The U.S. government is denying accusations that James Foley’s family was threatened with retaliation if they paid the ransom ISIS requested to secure the American journalist’s freedom.
On September 11 James Foley’s mother, Diane, told CNN”s Anderson Cooper that she was “embarrassed and appalled” by the way the Obama administration handled “her son’s case.” She said, “I think our efforts to get Jim freed were an annoyance” to the government and securing his freedom “didn’t seem to be in the (U.S.) strategic interest, if you will.”
Diane also said U.S. officials told her family “not to go to the media.” She said the family was also told “many times” that raising ransom was “illegal” and could lead to “prosecution.”
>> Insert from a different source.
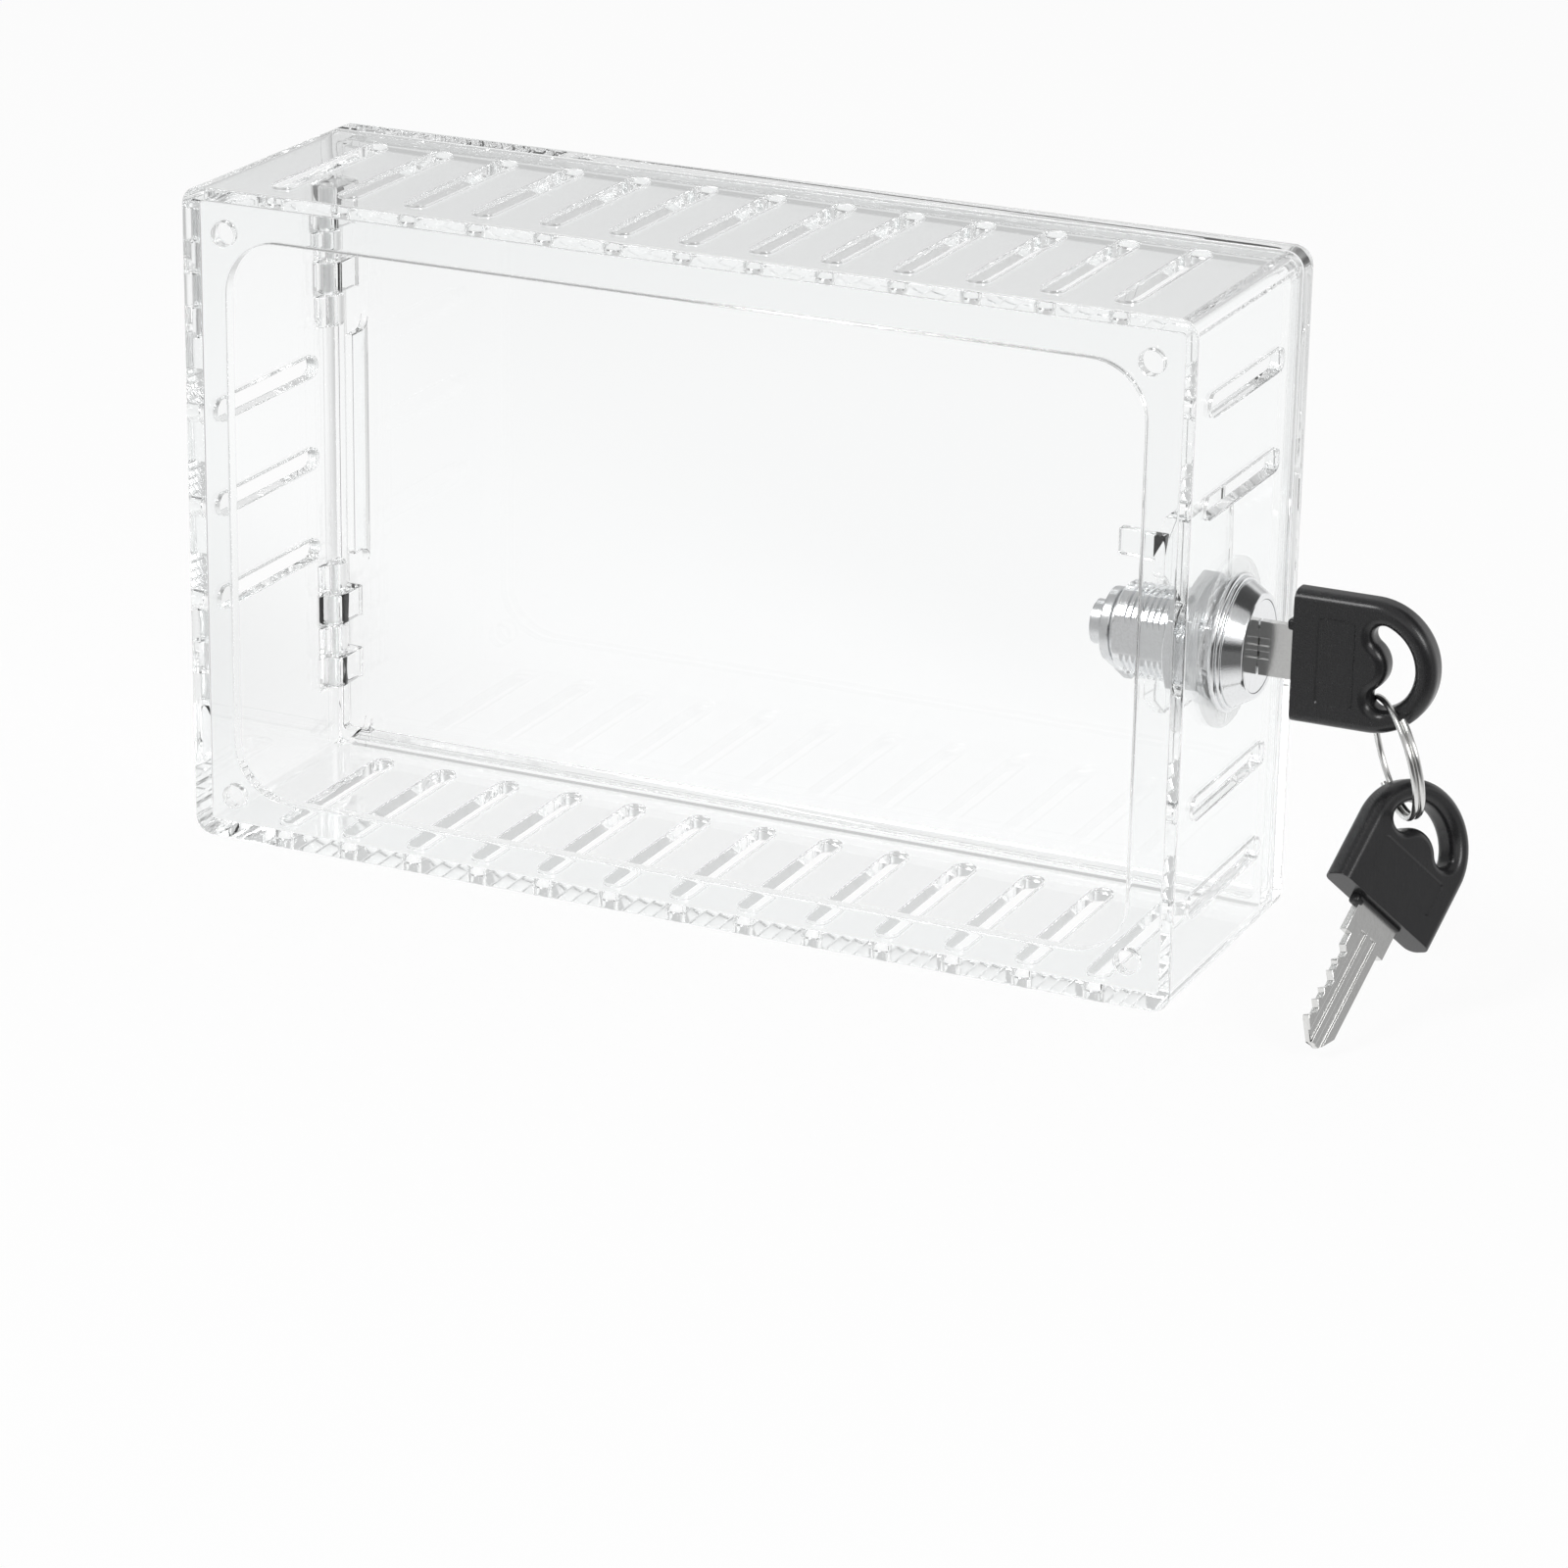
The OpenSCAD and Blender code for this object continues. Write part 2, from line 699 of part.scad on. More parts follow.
module stop_washer() {
    ear_reach = 8.8;
    ear_w = 3;
    color("silver") lock_frame() translate([0, 0, stop_u - stop_washer_t]) difference() {
        union() {
            cylinder(r = stop_ring_bore_r - stop_ring_gap, h = stop_washer_t);
            translate([-ear_reach, -ear_w / 2, 0]) cube([ear_reach, ear_w, stop_washer_t]);
        }
        translate([0, 0, stop_washer_t / 2])
            cube([tail_w + 2 * tail_clear, tail_w + 2 * tail_clear, stop_washer_t + 2 * eps], center = true);
    }
}

// Flat outline of the hooked cam, unlocked: x is up and y points to the wall
module cam_shape() {
    hub_r = 7.5;
    far = cam_offset + cam_w;
    tip_cut = 1.2;
    // Where the hook leaves the hub, and the inner corner between the two
    shoulder = [-5.8, 4.6];
    shoulder_run = 1;
    armpit = [-6.8, -7.2];
    armpit_run = 1.4;
    circle(hub_r);
    polygon([
        shoulder, [-far, -cam_offset + shoulder_run],
        [-far, -cam_reach + tip_cut], [-far + tip_cut, -cam_reach],
        [-cam_offset - tip_cut, -cam_reach], [-cam_offset, -cam_reach + tip_cut],
        [-cam_offset, armpit[1] - armpit_run], armpit, [0, -hub_r + eps], [0, 0]
    ]);
}

module cam() {
    color("silver") lock_frame() translate([0, 0, cam_end_u]) difference() {
        linear_extrude(cam_t) cam_shape();
        translate([0, 0, cam_t / 2])
            cube([tail_w + 2 * tail_clear, tail_w + 2 * tail_clear, cam_t + 2 * eps], center = true);
    }
}

module spring_washer() {
    outer_r = 5.6;
    slit = 0.8;
    slit_from = 2;
    color("silver") lock_frame() translate([0, 0, cam_end_u - spring_washer_t]) difference() {
        cylinder(r = outer_r, h = spring_washer_t);
        translate([0, 0, -eps]) cylinder(d = screw_d + turn_gap, h = spring_washer_t + 2 * eps);
        translate([slit_from, -slit / 2, -eps])
            cube([outer_r - slit_from + past, slit, spring_washer_t + 2 * eps]);
    }
}

module cam_screw() {
    head_u = cam_end_u - spring_washer_t - screw_head_t;
    shank_l = 5;
    cross_l = 5;
    cross_w = 1;
    cross_d = 1.25;
    color("silver") lock_frame() difference() {
        union() {
            translate([0, 0, head_u]) cylinder(d = screw_head_d, h = screw_head_t);
            translate([0, 0, head_u + screw_head_t - eps])
                cylinder(d = tap_drill_d - 2 * tail_clear, h = spring_washer_t + shank_l);
        }
        for (a = [0, 90]) {
            rotate(a) translate([-cross_l / 2, -cross_w / 2, head_u - eps])
                cube([cross_l, cross_w, cross_d + eps]);
        }
    }
}

// Key blade from the head's straight edge: z runs to the tip, x across, y through it
module key_blade_shape() {
    notch_first = 4.3;
    notch_deep = [1.1, 0.6, 1.5, 0.9, 1.3];
    notch_half = 0.6;
    half = blade_w / 2;
    // The tip's corners: how far in from the blade's edge, and how far back from its end
    tip = [[0, 3.5], [2.2, 0]];
    cut_tip = [[3.6, 0], [0.6, 3.2], [0, 4]];
    // Each milled groove: its middle across the blade, and the face that it is cut in
    grooves = [[1.4, 1], [-1.3, 1], [0.4, -1]];
    groove_w = 1.5;
    groove_d = blade_t / 4;
    groove_back = 2;
    difference() {
        rotate([90, 0, 0]) translate([0, 0, -blade_t / 2]) linear_extrude(blade_t) difference() {
            union() {
                translate([-half, -root_l]) square([blade_w, root_l + eps]);
                translate([-neck_w / 2, 0]) square([neck_w, neck_l]);
                polygon(concat(
                    [[-half, neck_l - eps], [half, neck_l - eps]],
                    [for (t = tip) [half - t[0], key_len - t[1]]],
                    [for (t = cut_tip) [-half + t[0], key_len - t[1]]]
                ));
            }
            for (i = [0 : len(notch_deep) - 1]) {
                z = neck_l + notch_first + i * wafer_pitch;
                d = notch_deep[i];
                polygon([
                    [-half - eps, z - d - notch_half - eps], [-half + d, z - notch_half],
                    [-half + d, z + notch_half], [-half - eps, z + d + notch_half + eps]
                ]);
            }
        }
        for (g = grooves) {
            y = g[1] > 0 ? blade_t / 2 - groove_d : -blade_t / 2 - eps;
            translate([g[0] - groove_w / 2, y, neck_l - groove_back])
                cube([groove_w, groove_d + eps, blade_l + groove_back + past]);
        }
    }
}

// Outline of a key's head from its straight edge back to its round end
module head_outline() {
    difference() {
        union() {
            translate([0, hole_centre]) circle(head_round);
            translate([-head_w / 2, hole_centre]) square([head_w, -hole_centre]);
        }
        // The hole is a half disc with a round tongue rising into it
        difference() {
            intersection() {
                translate([0, hole_centre]) circle(hole_r);
                translate([-head_w / 2, hole_centre - head_w]) square([head_w, head_w + hole_flat]);
            }
            translate([0, hole_centre + hole_flat]) circle(bump_r);
        }
    }
}

// Bevels along the outer edges and the hole's edge, on one face of a key's head
module head_chamfers() {
    c = head_chamfer;
    y = head_t / 2;
    // Round end
    difference() {
        translate([0, y, hole_centre]) rotate([90, 0, 0]) rotate_extrude() polygon([
            [head_round - c, -eps], [head_round + eps, -eps], [head_round + eps, c + eps]
        ]);
        translate([-head_w, y - head_t, hole_centre]) cube([2 * head_w, 2 * head_t, head_w]);
    }
    // Sides
    for (m = [0, 1]) mirror([m, 0, 0]) translate([0, 0, hole_centre]) linear_extrude(-hole_centre + eps)
        polygon([[head_round - c, y + eps], [head_round + eps, y + eps], [head_round + eps, y - c - eps]]);
    // Hole
    difference() {
        translate([0, y, hole_centre]) rotate([90, 0, 0]) rotate_extrude() polygon([
            [0, -eps], [hole_r + c, -eps], [hole_r, c + eps], [0, c + eps]
        ]);
        translate([-head_w, y - head_t, hole_centre]) cube([2 * head_w, 2 * head_t, head_w]);
        translate([0, y + eps, hole_centre + hole_flat]) rotate([90, 0, 0]) cylinder(r = bump_r, h = head_t);
    }
}

module key_head_shape() {
    panel_w = 18;
    panel_l = 8;
    panel_from = 5;
    panel_d = 0.3;
    collar_side = 1.75;
    collar_w = neck_w + 2 * collar_side;
    difference() {
        union() {
            rotate([90, 0, 0]) translate([0, 0, -head_t / 2]) linear_extrude(head_t) head_outline();
            translate([-collar_w / 2, -head_t / 4, -eps]) cube([collar_w, head_t / 2, collar_h + eps]);
        }
        for (s = [0, 1]) mirror([0, s, 0]) {
            translate([-panel_w / 2, head_t / 2 - panel_d, -panel_from - panel_l])
                cube([panel_w, panel_d + eps, panel_l]);
            head_chamfers();
        }
        // Socket for the blade's root and neck
        translate([-blade_w / 2 - seat_clear, -blade_t / 2 - seat_clear, -root_l - seat_clear])
            cube([blade_w + 2 * seat_clear, blade_t + 2 * seat_clear, root_l + past]);
        translate([-neck_w / 2 - seat_clear, -blade_t / 2 - seat_clear, 0])
            cube([neck_w + 2 * seat_clear, blade_t + 2 * seat_clear, collar_h + past]);
    }
}

module key_blade() color("#cfd2d5") in_lock() key_blade_shape();

module key_head() color("#26282a") in_lock() key_head_shape();

module spare_blade() color("#cfd2d5") on_ring() key_blade_shape();

module spare_head() color("#26282a") on_ring() key_head_shape();

// The ring's wire goes once round and doubles up over the side away from the box
module split_ring() {
    start = 125;
    sweep = 190;
    press = 0.03;
    color("#d0d3d6") translate(ring_top) rotate([0, 0, ring_yaw]) rotate([-ring_lean, 0, 0])
        translate([0, 0, -ring_d / 2]) rotate([90, 0, 0]) {
            translate([0, 0, -ring_wire / 2 + press]) rotate_extrude()
                translate([ring_d / 2, 0]) circle(d = ring_wire, $fn = 24);
            rotate(start) translate([0, 0, ring_wire / 2 - press]) rotate_extrude(angle = sweep)
                translate([ring_d / 2, 0]) circle(d = ring_wire, $fn = 24);
        }
}

housing();
door();
upper_hinge_pin();
lower_hinge_pin();
bezel_washer();
lock_body();
tooth_washer();
lock_nut();
plug();
face_cap();
wafers();
wafer_springs();
stop_washer();
cam();
spring_washer();
cam_screw();
key_blade();
key_head();
split_ring();
spare_blade();
spare_head();
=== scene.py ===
"""A clear wall box with vent slots, a hinged door, a cam lock and two keys.

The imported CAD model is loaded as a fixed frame. Each sub-assembly here is a class that holds its
real sizes in millimetres, builds its meshes with bmesh operators and dresses them. The box stands
on its lower side in a plain pale studio, as in the photograph.
"""

from __future__ import annotations

import json
import logging
import math
from dataclasses import dataclass
from enum import Enum
from typing import Iterable, Sequence

import bmesh
import bpy
from mathutils import Matrix, Vector

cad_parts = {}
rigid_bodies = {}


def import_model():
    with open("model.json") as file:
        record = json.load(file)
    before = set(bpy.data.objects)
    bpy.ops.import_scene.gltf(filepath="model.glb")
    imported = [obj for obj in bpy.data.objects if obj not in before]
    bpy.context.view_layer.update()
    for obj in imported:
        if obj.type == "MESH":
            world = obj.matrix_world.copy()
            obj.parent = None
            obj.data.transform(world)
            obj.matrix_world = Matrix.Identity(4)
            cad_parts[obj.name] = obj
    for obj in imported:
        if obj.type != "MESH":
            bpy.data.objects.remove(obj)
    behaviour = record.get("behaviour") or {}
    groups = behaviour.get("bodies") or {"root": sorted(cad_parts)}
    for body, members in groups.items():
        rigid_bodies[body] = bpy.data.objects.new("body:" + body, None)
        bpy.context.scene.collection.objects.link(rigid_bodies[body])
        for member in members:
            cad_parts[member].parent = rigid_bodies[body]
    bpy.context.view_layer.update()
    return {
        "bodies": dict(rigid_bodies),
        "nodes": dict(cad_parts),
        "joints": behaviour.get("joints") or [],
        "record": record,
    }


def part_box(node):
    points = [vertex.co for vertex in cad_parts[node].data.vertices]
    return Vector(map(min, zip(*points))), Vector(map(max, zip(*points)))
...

DW.de reports that Secretary of State John Kerry was “really taken aback” by Diane’s statements. Kerry said he was “totally unaware and would not condone” threatening statements towards the Foley family from anyone in the State Department.
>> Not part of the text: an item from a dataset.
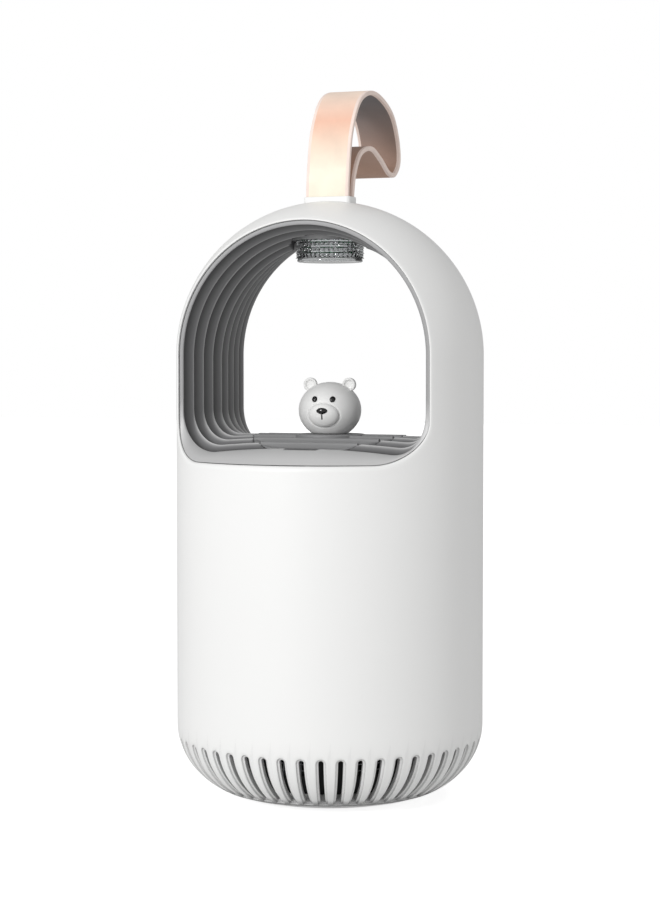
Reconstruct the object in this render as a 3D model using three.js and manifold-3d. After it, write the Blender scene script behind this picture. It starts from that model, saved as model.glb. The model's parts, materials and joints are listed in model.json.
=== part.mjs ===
// Suction insect lamp: a white capsule on a slotted foot, with a terraced tunnel through it, a violet lamp
// in the tunnel's ceiling, a bear's head on the intake grille in its floor, a fan and a catch tray below,
// and a leather carry strap on top. Millimetres, +Z up, front at -Y, origin at the centre of the foot.
import * as THREE from "three";
import { mergeVertices } from "three/addons/utils/BufferGeometryUtils.js";
import Module from "manifold-3d";

const wasm = await Module();
wasm.setup();

// ---- driving dimensions -------------------------------------------------------------------------------
const GAP = 0.3; // between pieces that touch
const BODY_R = 60;
const WALL = 2.5;
const DOME_Z = 172.6; // centre of the dome and of the tunnel's arch
const FOOT_R = 26; // flat part of the foot
const FOOT_H = 29; // height of the rounded foot
const MOUTH_R = 42; // opening under the foot
const SLOTS = 50;
const SLOT_W = 2.4;
const SLOT_IN_R = 44.2;
const SLOT_TOP_Z = 24.6;

const TUNNEL_R = 51.2; // half width and arch radius of the hole in the shell
const TUNNEL_FLOOR_Z = 132.5;
const RIM_CORNER_R = 16;
const WAIST_R = 46.3; // half width at the tunnel's waist
const WAIST_ARCH_Z = 170.4;
const WAIST_FLOOR_Z = 142;
const WAIST_CORNER_R = 9;
const LIP_R = 49.5; // half width at the first and last terrace
const LIP_FLOOR_Z = 137;
const TERRACES = 8;
const TERRACE_PITCH = 7.25;
const UNDERCUT = 1.5;
const LINER_R = TUNNEL_R - GAP;
const LINER_BASE_Z = 129;
const FLOOR_THICK = 3.3;

const GRILLE_R = 30;
const HUB_R = 13.8;
const GRILLE_BASE_Z = 138.4;
const LENS_R = 13.6;
const LENS_Z = [208.9, 218.6];
const LAMP_R = 15;
const LAMP_TOP_Z = 222.2;
const LEDS = 6;
const LED_CIRCLE_R = 8;

const HEAD = { x: 12.3, y: 11.6, z: 11, centreZ: 151.3, turn: THREE.MathUtils.degToRad(7) };

const STRAP_W = 17.7;
const STRAP_T = 1.8;
const STRAP_LEG_Y = 2.5;
const STRAP_TURN_Z = 226.05; // centre of the turn round the bar
const PLATE = { x: 19.3, y: 8.4, bottomZ: 227.9, topZ: 234.3 };
const BAR_SCREW_X = 12;

const DECK_Z = [104, 107];
const DECK_R = 56.9;
const DECK_SCREW_R = 53;
const FAN_Z = [80, 103.6];
const FAN_R = 41;
const FAN_BORE_R = 37.6;
const FAN_SCREW_R = 44;
const BLADES = 7;
const SHAFT_R = 1.4;

const TRAY_R = 38.5;
const TRAY_Z = [5, 79.4];
const TRAY_WALL = 1.6;
const TRAY_WINDOWS = 8;
const WINDOW_Z = [14, 60];
const WINDOW_HALF = 9.5;
const COVER_RIM_Z = 7.6;

const LEAD_R = 0.8;
const LEAD_PASS = [43.3, 21]; // where the lead goes up through the deck
const LEAD_ARCH_R = 54.2;

const BUTTON_Z = 62;
const BUTTON_R = 6;
const SOCKET_Z = 42;

// ---- finishes -----------------------------------------------------------------------------------------
const finish = (color, roughness, metalness = 0) => ({ color, roughness, metalness });
const WHITE_ABS = finish("#f2f2f1", 0.42);
const GREY_ABS = finish("#8f9091", 0.5);
const BLACK_ABS = finish("#1b1c1e", 0.5);
const LEATHER = finish("#eccdb8", 0.7);
const CLEAR = finish("#dfe3e6", 0.1);
const BOARD = finish("#1d6b42", 0.5);
const LED_WHITE = finish("#efe9c8", 0.3);
const STEEL = finish("#b9bcc0", 0.3, 1);
const BRONZE = finish("#a9793f", 0.4, 1);
const RUBBER = finish("#3a3b3d", 0.85);
const MESH_METAL = finish("#9a9da0", 0.45, 1);

// ---- geometry helpers ---------------------------------------------------------------------------------
// A three.js geometry as a solid, turned to face outwards.
function solid(geometry) {
  const bare = geometry.index ? geometry.toNonIndexed() : geometry.clone();
  bare.deleteAttribute("normal");
  bare.deleteAttribute("uv");
  const merged = mergeVertices(bare, 1e-4);
  const vertProperties = new Float32Array(merged.attributes.position.array);
  const triVerts = new Uint32Array(merged.index.array);
  const made = new wasm.Manifold(new wasm.Mesh({ numProp: 3, vertProperties, triVerts }));
  if (made.volume() > 0) return made;
  for (let i = 0; i < triVerts.length; i += 3) {
    [triVerts[i + 1], triVerts[i + 2]] = [triVerts[i + 2], triVerts[i + 1]];
  }
  return new wasm.Manifold(new wasm.Mesh({ numProp: 3, vertProperties, triVerts }));
}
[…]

Kerry’s spokeswoman Marie Harf said the State Department tried “to help the family understand what our laws are about” as regards “paying ransom to terrorists.” She added: “This department would never, and did not ever intend to, nor do we think we ever did anything that we would consider threatening.”
On September 12, White House spokesman Josh Earnest responded by saying the administration had stayed “in regular touch with the Foley family” throughout the crisis leading up to James’ beheading. According to AFP, Earnest said President Obama had availed himself of “every tool at [his] disposal” to secure Foley’s freedom.
He said questions “about whether the Foleys would have been prosecuted had they attempted to pay a ransom” should be directed to the Justice Department.